> WHAT IS NEEDED
Reproduce the data exactly.

= = = = =

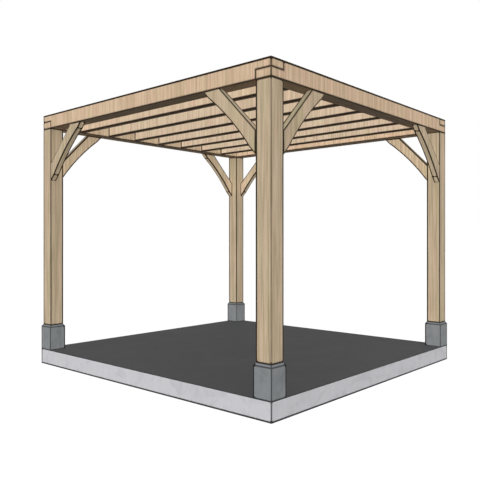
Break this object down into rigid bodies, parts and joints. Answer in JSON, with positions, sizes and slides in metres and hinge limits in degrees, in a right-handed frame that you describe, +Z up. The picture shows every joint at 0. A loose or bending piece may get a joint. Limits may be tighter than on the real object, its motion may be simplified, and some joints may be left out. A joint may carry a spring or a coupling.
{
  "type": "wooden pergola",
  "caption": "Open garden pergola: square posts on padstones carry a ring of half-lapped beams with arched braces and roof joists, all on a raised base slab.",
  "frame": {"origin": "middle of the base slab's underside, on the ground", "axes": "+X along the front to the right, +Y from the front to the back, +Z up"},
  "size_m": [3.15, 3.21, 2.69],
  "materials": {
    "frame_timber": "planed pale timber with fine straight grain, matt",
    "joist_timber": "planed pale timber with fine straight grain, matt",
    "padstone": "honed grey stone, matt",
    "base_concrete": "smooth struck concrete with soft clouding, matt",
    "base_surface": "fine dark charcoal surfacing, matt"
  },
  "bodies": {
    "root": {"base_slab": "base_concrete", "base_surface": "base_surface", "padstone_front_left": "padstone", "padstone_front_right": "padstone", "padstone_back_left": "padstone", "padstone_back_right": "padstone", "post_front_left": "frame_timber", "post_front_right": "frame_timber", "post_back_left": "frame_timber", "post_back_right": "frame_timber", "beam_front": "frame_timber", "beam_back": "frame_timber", "beam_left": "frame_timber", "beam_right": "frame_timber", "brace_front_left": "frame_timber", "brace_front_right": "frame_timber", "brace_back_left": "frame_timber", "brace_back_right": "frame_timber", "brace_left_front": "frame_timber", "brace_left_back": "frame_timber", "brace_right_front": "frame_timber", "brace_right_back": "frame_timber", "joist_1": "joist_timber", "joist_2": "joist_timber", "joist_3": "joist_timber", "joist_4": "joist_timber", "joist_5": "joist_timber", "joist_6": "joist_timber", "joist_7": "joist_timber"}
  },
  "joints": []
}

= = = = =

> TASK OUTPUT
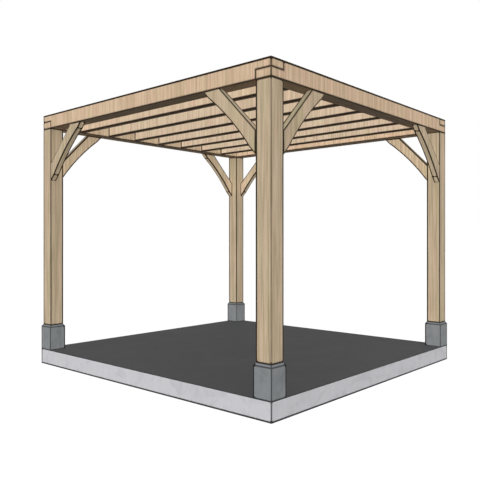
Break this object down into rigid bodies, parts and joints. Answer in JSON, with positions, sizes and slides in metres and hinge limits in degrees, in a right-handed frame that you describe, +Z up. The picture shows every joint at 0. A loose or bending piece may get a joint. Limits may be tighter than on the real object, its motion may be simplified, and some joints may be left out. A joint may carry a spring or a coupling.
{
  "type": "wooden pergola",
  "caption": "Open garden pergola: square posts on padstones carry a ring of half-lapped beams with arched braces and roof joists, all on a raised base slab.",
  "frame": {"origin": "middle of the base slab's underside, on the ground", "axes": "+X along the front to the right, +Y from the front to the back, +Z up"},
  "size_m": [3.15, 3.21, 2.69],
  "materials": {
    "frame_timber": "planed pale timber with fine straight grain, matt",
    "joist_timber": "planed pale timber with fine straight grain, matt",
    "padstone": "honed grey stone, matt",
    "base_concrete": "smooth struck concrete with soft clouding, matt",
    "base_surface": "fine dark charcoal surfacing, matt"
  },
  "bodies": {
    "root": {"base_slab": "base_concrete", "base_surface": "base_surface", "padstone_front_left": "padstone", "padstone_front_right": "padstone", "padstone_back_left": "padstone", "padstone_back_right": "padstone", "post_front_left": "frame_timber", "post_front_right": "frame_timber", "post_back_left": "frame_timber", "post_back_right": "frame_timber", "beam_front": "frame_timber", "beam_back": "frame_timber", "beam_left": "frame_timber", "beam_right": "frame_timber", "brace_front_left": "frame_timber", "brace_front_right": "frame_timber", "brace_back_left": "frame_timber", "brace_back_right": "frame_timber", "brace_left_front": "frame_timber", "brace_left_back": "frame_timber", "brace_right_front": "frame_timber", "brace_right_back": "frame_timber", "joist_1": "joist_timber", "joist_2": "joist_timber", "joist_3": "joist_timber", "joist_4": "joist_timber", "joist_5": "joist_timber", "joist_6": "joist_timber", "joist_7": "joist_timber"}
  },
  "joints": []
}